Previously on 30 Days of Lundqvist we talked about Hank’s first career win, that time Henrik went postal on a goal net, and the comeback against the Pittsburgh Penguins in the 2014 ECSF. It’s been a fun series so far and now I want to talk about what is probably a defining moment in the dazzling career of Henrik Lundqvist: Game Six of the 2014 Eastern Conference Final against the Montreal Canadiens.
The New York Rangers’ trip through the 2014 playoffs began with a seven game series with the Philadelphia Flyers, continued with emotional comeback against the Pittsburgh Penguins and a ghost slaying six game set against the Montreal Canadiens. Ultimately, it culminated in a trip to the Stanley Cup Final for the first time in twenty years.
Going into the series against Montreal the prevailing narrative was whether or not Henrik Lundqvist can slay the demons and ghosts that haunted him in the Bell Centre in his career. Alexei Emelin and the Rangers offense, along with some overtime heroics from Martin St. Louis that even Disney thinks was way too scripted and heartfelt, helped take care of that narrative pretty quickly as the Rangers jumped to a 3-1 series lead against the Habs. The Rangers headed into the Bell Centre in Game 5 with a chance to go to the Stanley Cup Final and face either the Chicago Blackhawks or the Los Angeles Kings.
While Game Five turned into a bit of a clown show as Rene Bourque of all players picked up a hat trick and Cam Talbot actually saw action in a playoff game, something that was unheard of in the Lundqvist tenure (to that point, at least). It was safe to say that there seemed to be some feelings of doubt from the fanbase and media about how Lundqvist would respond to that Game 5 shellacking.
We really should have known better.
There’s a reason Henrik is called The King, the Greatest Goaltender in Franchise History, and Arguably The Second or Third Best Goaltender in NHL history. If anyone needs any hard evidence of these claims, just show them the highlights from Game 6.
To this day, that game was the best game the Rangers have played under head coach Alain Vigneault, bar none. While it may have ended at 1-0, I had a pretty good idea of how the game was going to end with just under 5 minutes to play in the second period – because this happened:
What a goddamn save.
Let’s break this down shall we? First, Montreal forced a turnover as the puppet strings that were attached to Marc Staal were cut and he lost control of his limbs. Thomas Vanek picked up the puck and had an open lane to the net. He shifted the puck to his back to protect it from any defensive pressure that may arise. Fortunately for him, Dan Girardi decided to see if he can fly and physics laughed at him just enough to tip Vanek’s backhand shot.

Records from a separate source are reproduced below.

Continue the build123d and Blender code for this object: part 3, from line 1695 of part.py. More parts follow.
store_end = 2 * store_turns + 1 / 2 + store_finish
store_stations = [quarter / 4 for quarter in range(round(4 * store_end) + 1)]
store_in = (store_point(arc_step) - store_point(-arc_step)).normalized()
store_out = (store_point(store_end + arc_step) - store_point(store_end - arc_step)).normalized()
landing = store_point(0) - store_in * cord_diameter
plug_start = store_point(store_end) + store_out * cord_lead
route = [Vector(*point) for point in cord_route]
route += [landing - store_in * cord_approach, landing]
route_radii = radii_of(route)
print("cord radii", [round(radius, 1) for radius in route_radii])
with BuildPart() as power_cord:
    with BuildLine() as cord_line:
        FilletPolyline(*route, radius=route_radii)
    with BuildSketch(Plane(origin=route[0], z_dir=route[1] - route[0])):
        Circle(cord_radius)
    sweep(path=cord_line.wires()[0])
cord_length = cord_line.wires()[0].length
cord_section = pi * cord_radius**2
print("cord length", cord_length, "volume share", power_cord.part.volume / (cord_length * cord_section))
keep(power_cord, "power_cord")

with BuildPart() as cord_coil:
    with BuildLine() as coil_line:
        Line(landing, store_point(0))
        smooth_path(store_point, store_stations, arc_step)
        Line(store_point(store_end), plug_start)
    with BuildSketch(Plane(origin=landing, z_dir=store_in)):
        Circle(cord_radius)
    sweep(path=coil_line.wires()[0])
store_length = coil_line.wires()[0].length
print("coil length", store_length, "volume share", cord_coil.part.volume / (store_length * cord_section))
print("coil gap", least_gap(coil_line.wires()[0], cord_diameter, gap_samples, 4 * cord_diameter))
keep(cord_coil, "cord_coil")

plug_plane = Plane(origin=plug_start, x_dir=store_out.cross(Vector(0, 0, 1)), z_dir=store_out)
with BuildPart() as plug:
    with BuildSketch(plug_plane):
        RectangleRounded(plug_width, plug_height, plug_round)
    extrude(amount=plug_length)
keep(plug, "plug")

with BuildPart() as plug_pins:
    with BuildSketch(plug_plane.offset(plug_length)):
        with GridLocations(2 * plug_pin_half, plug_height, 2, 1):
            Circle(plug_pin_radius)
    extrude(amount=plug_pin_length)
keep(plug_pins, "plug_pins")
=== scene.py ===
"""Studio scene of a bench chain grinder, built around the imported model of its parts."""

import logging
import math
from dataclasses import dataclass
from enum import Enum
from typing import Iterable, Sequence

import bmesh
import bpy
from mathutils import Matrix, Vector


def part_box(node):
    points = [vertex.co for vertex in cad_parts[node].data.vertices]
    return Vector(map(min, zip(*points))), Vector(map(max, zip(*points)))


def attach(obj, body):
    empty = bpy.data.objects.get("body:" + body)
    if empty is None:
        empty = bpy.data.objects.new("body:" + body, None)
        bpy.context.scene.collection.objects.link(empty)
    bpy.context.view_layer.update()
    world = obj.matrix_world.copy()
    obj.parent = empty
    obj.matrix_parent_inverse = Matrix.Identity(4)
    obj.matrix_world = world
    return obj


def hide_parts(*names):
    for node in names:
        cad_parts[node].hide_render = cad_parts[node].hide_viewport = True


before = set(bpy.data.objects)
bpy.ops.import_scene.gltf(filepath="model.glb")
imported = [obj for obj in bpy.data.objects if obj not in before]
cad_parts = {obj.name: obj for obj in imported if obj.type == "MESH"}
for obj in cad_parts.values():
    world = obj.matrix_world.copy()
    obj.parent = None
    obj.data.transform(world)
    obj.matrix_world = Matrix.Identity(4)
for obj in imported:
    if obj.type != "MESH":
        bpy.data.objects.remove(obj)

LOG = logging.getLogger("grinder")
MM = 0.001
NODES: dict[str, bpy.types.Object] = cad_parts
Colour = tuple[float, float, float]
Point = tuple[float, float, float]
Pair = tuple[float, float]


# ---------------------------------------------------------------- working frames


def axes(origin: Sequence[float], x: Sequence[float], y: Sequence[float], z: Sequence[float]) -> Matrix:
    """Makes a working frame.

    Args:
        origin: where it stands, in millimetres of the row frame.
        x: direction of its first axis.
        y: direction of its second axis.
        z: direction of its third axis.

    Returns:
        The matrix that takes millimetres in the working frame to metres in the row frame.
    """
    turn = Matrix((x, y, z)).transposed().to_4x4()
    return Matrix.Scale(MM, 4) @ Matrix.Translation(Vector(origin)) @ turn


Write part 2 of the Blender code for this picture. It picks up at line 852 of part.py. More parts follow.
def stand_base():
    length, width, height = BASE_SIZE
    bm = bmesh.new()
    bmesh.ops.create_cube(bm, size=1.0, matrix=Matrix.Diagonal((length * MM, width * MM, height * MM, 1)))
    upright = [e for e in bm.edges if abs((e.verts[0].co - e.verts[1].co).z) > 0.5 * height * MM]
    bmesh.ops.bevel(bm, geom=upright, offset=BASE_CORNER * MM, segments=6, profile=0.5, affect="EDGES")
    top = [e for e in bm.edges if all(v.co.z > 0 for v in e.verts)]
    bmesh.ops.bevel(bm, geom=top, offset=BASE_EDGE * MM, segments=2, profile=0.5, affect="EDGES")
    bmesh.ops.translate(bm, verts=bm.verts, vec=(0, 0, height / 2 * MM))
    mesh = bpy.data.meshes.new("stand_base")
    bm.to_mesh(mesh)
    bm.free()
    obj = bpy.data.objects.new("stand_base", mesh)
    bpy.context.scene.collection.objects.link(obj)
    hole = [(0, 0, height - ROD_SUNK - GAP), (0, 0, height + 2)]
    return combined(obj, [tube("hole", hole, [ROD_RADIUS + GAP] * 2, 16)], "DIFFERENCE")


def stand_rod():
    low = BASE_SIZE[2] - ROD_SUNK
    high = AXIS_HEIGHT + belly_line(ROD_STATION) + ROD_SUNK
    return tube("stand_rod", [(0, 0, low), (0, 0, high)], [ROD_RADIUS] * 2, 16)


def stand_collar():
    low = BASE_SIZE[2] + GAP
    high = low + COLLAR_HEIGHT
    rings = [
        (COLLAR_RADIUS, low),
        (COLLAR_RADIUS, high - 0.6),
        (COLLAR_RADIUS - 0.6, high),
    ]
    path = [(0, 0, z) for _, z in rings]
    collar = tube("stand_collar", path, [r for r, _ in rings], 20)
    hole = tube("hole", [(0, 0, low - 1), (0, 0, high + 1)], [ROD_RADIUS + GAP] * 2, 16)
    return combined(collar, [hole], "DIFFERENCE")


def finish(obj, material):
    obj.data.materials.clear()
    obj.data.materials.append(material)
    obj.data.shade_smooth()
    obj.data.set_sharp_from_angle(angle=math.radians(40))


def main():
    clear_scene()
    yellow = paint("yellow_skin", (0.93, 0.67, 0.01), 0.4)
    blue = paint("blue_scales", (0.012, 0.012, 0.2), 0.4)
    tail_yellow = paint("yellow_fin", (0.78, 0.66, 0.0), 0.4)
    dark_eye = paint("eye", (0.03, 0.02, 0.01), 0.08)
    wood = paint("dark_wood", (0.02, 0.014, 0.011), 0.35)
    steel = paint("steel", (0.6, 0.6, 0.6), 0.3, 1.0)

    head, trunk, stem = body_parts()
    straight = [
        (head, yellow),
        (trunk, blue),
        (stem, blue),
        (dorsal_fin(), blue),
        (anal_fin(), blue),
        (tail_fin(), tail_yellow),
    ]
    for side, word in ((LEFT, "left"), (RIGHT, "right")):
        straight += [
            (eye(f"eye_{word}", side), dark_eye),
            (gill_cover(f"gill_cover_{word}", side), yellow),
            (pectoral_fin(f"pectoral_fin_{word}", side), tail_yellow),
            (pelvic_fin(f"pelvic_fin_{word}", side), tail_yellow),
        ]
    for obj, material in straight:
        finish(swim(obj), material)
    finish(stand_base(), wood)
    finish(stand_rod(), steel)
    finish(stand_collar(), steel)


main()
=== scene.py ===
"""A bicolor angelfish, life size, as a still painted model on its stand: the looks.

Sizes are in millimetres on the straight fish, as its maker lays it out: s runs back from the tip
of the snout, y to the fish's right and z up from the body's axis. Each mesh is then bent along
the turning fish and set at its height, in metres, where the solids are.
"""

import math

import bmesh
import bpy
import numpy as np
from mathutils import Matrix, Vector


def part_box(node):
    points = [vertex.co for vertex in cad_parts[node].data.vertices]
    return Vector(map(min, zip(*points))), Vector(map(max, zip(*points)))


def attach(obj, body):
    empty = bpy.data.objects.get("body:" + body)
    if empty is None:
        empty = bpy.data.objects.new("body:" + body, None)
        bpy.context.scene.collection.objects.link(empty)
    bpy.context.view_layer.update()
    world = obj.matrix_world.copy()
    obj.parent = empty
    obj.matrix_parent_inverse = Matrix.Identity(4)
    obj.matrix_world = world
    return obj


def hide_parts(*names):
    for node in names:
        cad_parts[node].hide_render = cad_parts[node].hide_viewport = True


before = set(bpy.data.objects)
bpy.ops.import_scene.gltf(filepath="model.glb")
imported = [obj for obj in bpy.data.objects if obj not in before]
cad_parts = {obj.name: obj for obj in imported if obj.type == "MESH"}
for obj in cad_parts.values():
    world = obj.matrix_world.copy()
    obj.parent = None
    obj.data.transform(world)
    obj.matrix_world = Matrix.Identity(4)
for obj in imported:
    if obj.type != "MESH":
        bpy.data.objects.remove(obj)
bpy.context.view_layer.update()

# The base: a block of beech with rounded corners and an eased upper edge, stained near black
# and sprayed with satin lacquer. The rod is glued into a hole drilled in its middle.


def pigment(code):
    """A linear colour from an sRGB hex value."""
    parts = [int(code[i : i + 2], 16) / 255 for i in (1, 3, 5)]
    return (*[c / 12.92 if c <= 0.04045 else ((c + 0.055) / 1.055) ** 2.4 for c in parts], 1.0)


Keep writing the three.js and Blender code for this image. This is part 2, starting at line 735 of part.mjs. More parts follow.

At this point, Lundqvist had already committed his weight to the open Canadiens’ player on the far post and began his transition. With the sudden change of the puck’s trajectory, Henrik decided that he is beyond the mortal chains of physics, ditched his stick, and somehow found enough of the puck with his blocker to prevent a goal as Brian Boyle got there in time to clear the puck away.
Hockey is such a graceful sport. Please note that the two players that were assigned as defense were the Rangers were in various stages of horizontal for ~90% of this play. To this day, I’m amazed that Henrik has not committed more violent crimes against goalie nets.
Not only was this save an incredible act of physics defying magic, but it was also a huge save at a crucial point of the game. It was past the halfway mark of a 0-0 game and a goal that late in the period would have been backbreaking for a team. Just ask the Canadiens about two minutes later when this happened:
There are so many highlights of Hank being great and coming up with incredible saves, but this save against Vanek in the situation that he and the team were in may just be the biggest of his career (at least in a Rangers’ jersey). This was the only time when I knew definitively that a Lundqvist save had won a game before the game was over in real time – and to this day it still makes me drop my jaw.